Here is the complete code: https://gist.github.com/VinayBanakar/6841e553d274fa5b8a156c13937405c8
On x86 (unlike ARM and others), I'm pretty sure loads can't retire (become non-speculative and allow later insns to also retire) until a value is returned. This lets the CPU catch memory-order mis-speculation, since hardware actually loads early and checks for things like LoadLoad ordering violations and nukes the pipeline if necessary. (machine_clears.memory_ordering
perf event).
Weakly-ordered ISAs don't need to do that; they can let a load retire from the ROB (ReOrder Buffer) once its known to be non-faulting and the request has been sent. So it's only tracked by a load buffer entry, not also a ROB entry.
A store can't commit from the store buffer to an LFB or L1d cache until after it becomes non-speculative, otherwise that could make mis-speculated store values visible to other cores where they couldn't be rolled back. (e.g. after detecting an earlier branch mispredict or faulting instruction.)
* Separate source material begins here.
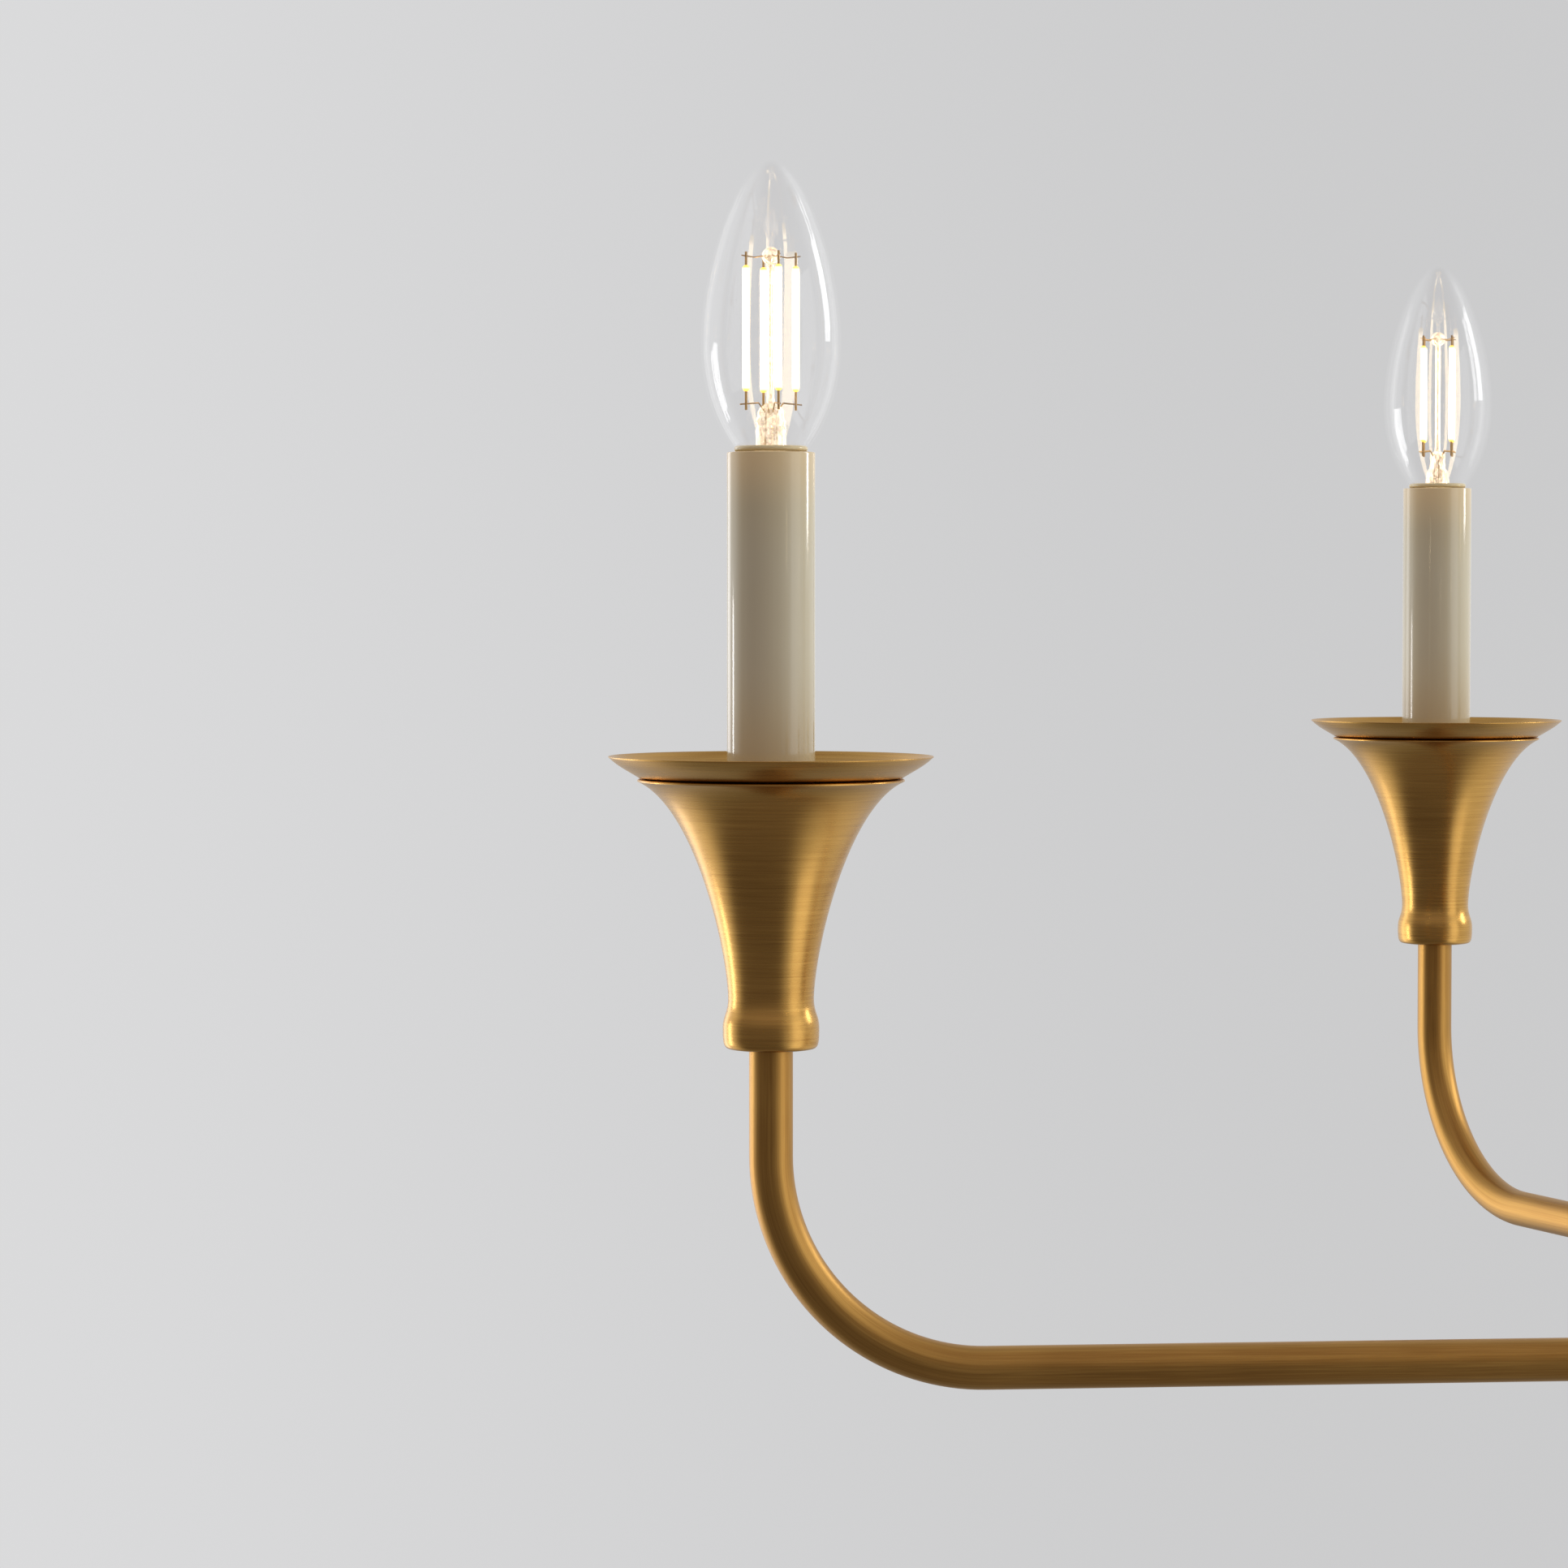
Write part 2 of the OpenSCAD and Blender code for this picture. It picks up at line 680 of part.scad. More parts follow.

So x86 out-of-order exec hardware is fundamentally incapable of LoadStore reordering, even with weakly-ordered NT stores. Your off-core requests to the memory controller can't be in-flight at once.
SSE4.1 movntdqa
loads from WC memory are weakly ordered (unlike movntdqa
loads from any other memory type - unlike NT stores the instruction doesn't override the ordering semantics). Hypothetically, they could be allowed to retire before the data arrives (before a response to the off-core request). That wouldn't violate the memory model because they're allowed to reorder freely with earlier or later loads and stores (I think), and potentially need a full mfence
to block their reordering. I don't know if any real CPUs let them retire while data is still in flight, or if they all handle them like normal loads except not checking for memory-order mis-speculation. I'd guess the latter since it's a pretty rare use-case and the benefit would probably be minor.
But you're using plain mov
loads on C++ objects you allocated normally (globals or new
via std::vector
) which will be in WB (Write Back) memory regions, so none of this applies to your testcase.
(%1)
It's architecturally required that loads and stores to the same address from the same logical core (thread) don't reorder. I'm pretty sure this guarantee extends even to weakly-ordered NT loads from WC memory but I didn't double-check.
It's certainly true for plain loads/stores even on weakly-ordered ISAs like PowerPC. All current mainstream CPUs implement C++'s read-write coherency guarantee for free, no asm barriers needed between shared.load(relaxed); shared.store(newval, relaxed);
, with no possibility of the load seeing the store.
Memory disambiguation within the core would see that the store is younger so it must not store-forward from the store to the load, and any off-core reordering in a memory controller would have to be designed to support sufficient ordering. Perhaps with sequence numbers attached to requests? I'm not sure how cache-coherent interconnects between CPUs and memory controllers, and memory controllers themselves, handle this. I've read that maintaining sufficient ordering in the interconnect between cores doesn't happen automatically, it's something CPU architects have to build in.